SOURCE DATA:
-- Start --

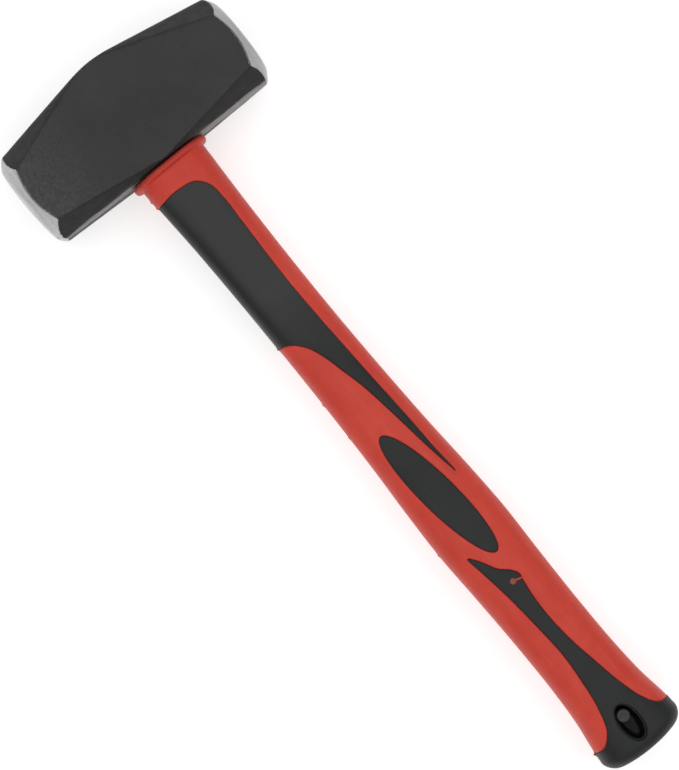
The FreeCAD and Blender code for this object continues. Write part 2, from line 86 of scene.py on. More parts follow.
def band(first, second):
    """Quads between two rings of vertex numbers of equal count."""
    quads = []
    for j in range(len(first)):
        k = (j + 1) % len(first)
        quads.append([first[j], first[k], second[k], second[j]])
    return quads


def fan(ring, middle):
    """Triangles from a ring of vertex numbers to the vertex in its middle."""
    return [[ring[j], ring[(j + 1) % len(ring)], middle] for j in range(len(ring))]


def ellipse(centre, half, tilt=0.0, count=160):
    """Points of an ellipse in plan, its long axis tilted towards +Y."""
    along = half[0] * np.cos(turns(count))
    across = half[1] * np.sin(turns(count))
    x = centre[0] + along * math.cos(tilt) - across * math.sin(tilt)
    y = centre[1] + along * math.sin(tilt) + across * math.cos(tilt)
    return np.stack([x, y], axis=1)


def add_rings(points, polygons, rings):
    """Append rings of equal count, joined by quads, and close both ends round their middles."""
    numbers = []
    for ring in rings:
        numbers.append(list(range(len(points), len(points) + len(ring))))
        points.extend(tuple(p) for p in ring)
    for ring, following in zip(numbers, numbers[1:]):
        polygons += band(ring, following)
    for ring, ring_numbers in ((rings[0], numbers[0]), (rings[-1], numbers[-1])):
        points.append(tuple(np.mean(np.array(ring), axis=0)))
        polygons += fan(ring_numbers, len(points) - 1)


def hash_noise(points, seed):
    """Smooth noise from -1 to 1 at each point, one lattice cell per unit."""
    cell = np.floor(points).astype(np.int64)
    part = points - cell
    part = part * part * (3.0 - 2.0 * part)
    total = np.zeros(len(points))
    for corner in range(8):
        step = np.array([corner & 1, (corner >> 1) & 1, (corner >> 2) & 1])
        at = cell + step
        # Large odd numbers scatter the lattice points over the range of the key.
        key = at[:, 0] * 73856093 ^ at[:, 1] * 19349663 ^ at[:, 2] * 83492791 ^ (seed * 7919 + 17)
        key = (key ^ (key >> 13)) & 0x7FFFFFFF
        key = (key * 1274126177) & 0x7FFFFFFF
        key = key ^ (key >> 15)
        value = (key & 0xFFFF) / 32767.5 - 1.0
        weight = np.prod(np.where(step == 1, part, 1.0 - part), axis=1)
        total += value * weight
    return total


def rough_noise(points, size, seed, octaves=3):
    """Sum of noises, each half as large and half as strong as the last."""
    total = np.zeros(len(points))
    strength = 1.0
    for octave in range(octaves):
        total += strength * hash_noise(points / size * 2.0 ** octave + 31.7 * octave, seed + octave)
        strength *= 0.5
    # Three octaves come to 1.75 at most.
    return total / 1.75


def smoothstep(low, high, x):
    t = np.clip((x - low) / (high - low), 0.0, 1.0)
    return t * t * (3.0 - 2.0 * t)


def hermite(knots, values, x):
    """A smooth curve through the knots."""
    knots = np.array(knots, dtype=float)
    values = np.array(values, dtype=float)
    slope = np.gradient(values, knots)
    i = np.clip(np.searchsorted(knots, x) - 1, 0, len(knots) - 2)
    width = knots[i + 1] - knots[i]
    t = (x - knots[i]) / width
    return (
        (2 * t ** 3 - 3 * t ** 2 + 1) * values[i]
        + (t ** 3 - 2 * t ** 2 + t) * width * slope[i]
        + (-2 * t ** 3 + 3 * t ** 2) * values[i + 1]
        + (t ** 3 - t ** 2) * width * slope[i + 1]
    )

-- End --

TASK DIRECTIONS:
Repeat the material above in full, exactly as it stands.

FINAL RESULT:
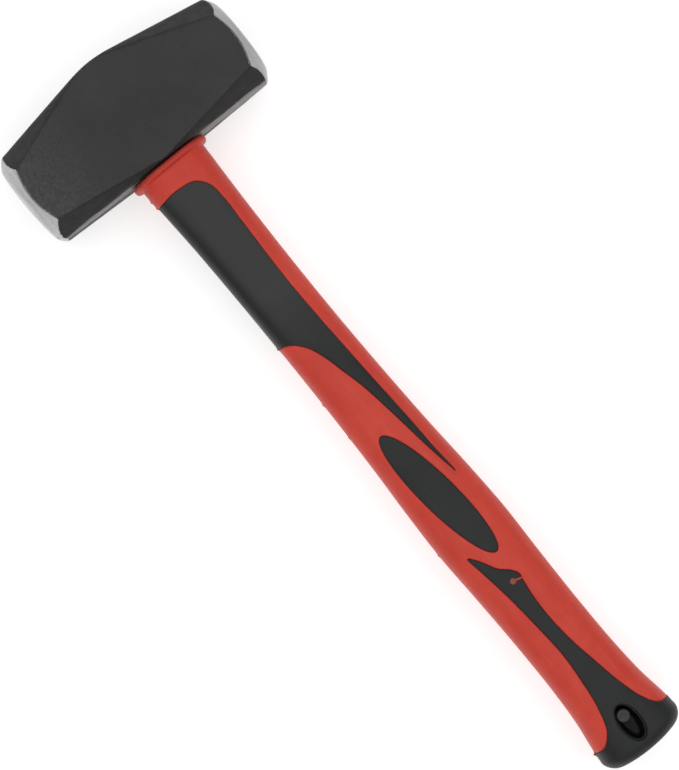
The FreeCAD and Blender code for this object continues. Write part 2, from line 86 of scene.py on. More parts follow.
def band(first, second):
    """Quads between two rings of vertex numbers of equal count."""
    quads = []
    for j in range(len(first)):
        k = (j + 1) % len(first)
        quads.append([first[j], first[k], second[k], second[j]])
    return quads


def fan(ring, middle):
    """Triangles from a ring of vertex numbers to the vertex in its middle."""
    return [[ring[j], ring[(j + 1) % len(ring)], middle] for j in range(len(ring))]


def ellipse(centre, half, tilt=0.0, count=160):
    """Points of an ellipse in plan, its long axis tilted towards +Y."""
    along = half[0] * np.cos(turns(count))
    across = half[1] * np.sin(turns(count))
    x = centre[0] + along * math.cos(tilt) - across * math.sin(tilt)
    y = centre[1] + along * math.sin(tilt) + across * math.cos(tilt)
    return np.stack([x, y], axis=1)


def add_rings(points, polygons, rings):
    """Append rings of equal count, joined by quads, and close both ends round their middles."""
    numbers = []
    for ring in rings:
        numbers.append(list(range(len(points), len(points) + len(ring))))
        points.extend(tuple(p) for p in ring)
    for ring, following in zip(numbers, numbers[1:]):
        polygons += band(ring, following)
    for ring, ring_numbers in ((rings[0], numbers[0]), (rings[-1], numbers[-1])):
        points.append(tuple(np.mean(np.array(ring), axis=0)))
        polygons += fan(ring_numbers, len(points) - 1)


def hash_noise(points, seed):
    """Smooth noise from -1 to 1 at each point, one lattice cell per unit."""
    cell = np.floor(points).astype(np.int64)
    part = points - cell
    part = part * part * (3.0 - 2.0 * part)
    total = np.zeros(len(points))
    for corner in range(8):
        step = np.array([corner & 1, (corner >> 1) & 1, (corner >> 2) & 1])
        at = cell + step
        # Large odd numbers scatter the lattice points over the range of the key.
        key = at[:, 0] * 73856093 ^ at[:, 1] * 19349663 ^ at[:, 2] * 83492791 ^ (seed * 7919 + 17)
        key = (key ^ (key >> 13)) & 0x7FFFFFFF
        key = (key * 1274126177) & 0x7FFFFFFF
        key = key ^ (key >> 15)
        value = (key & 0xFFFF) / 32767.5 - 1.0
        weight = np.prod(np.where(step == 1, part, 1.0 - part), axis=1)
        total += value * weight
    return total


def rough_noise(points, size, seed, octaves=3):
    """Sum of noises, each half as large and half as strong as the last."""
    total = np.zeros(len(points))
    strength = 1.0
    for octave in range(octaves):
        total += strength * hash_noise(points / size * 2.0 ** octave + 31.7 * octave, seed + octave)
        strength *= 0.5
    # Three octaves come to 1.75 at most.
    return total / 1.75


def smoothstep(low, high, x):
    t = np.clip((x - low) / (high - low), 0.0, 1.0)
    return t * t * (3.0 - 2.0 * t)


def hermite(knots, values, x):
    """A smooth curve through the knots."""
    knots = np.array(knots, dtype=float)
    values = np.array(values, dtype=float)
    slope = np.gradient(values, knots)
    i = np.clip(np.searchsorted(knots, x) - 1, 0, len(knots) - 2)
    width = knots[i + 1] - knots[i]
    t = (x - knots[i]) / width
    return (
        (2 * t ** 3 - 3 * t ** 2 + 1) * values[i]
        + (t ** 3 - 2 * t ** 2 + t) * width * slope[i]
        + (-2 * t ** 3 + 3 * t ** 2) * values[i + 1]
        + (t ** 3 - t ** 2) * width * slope[i + 1]
    )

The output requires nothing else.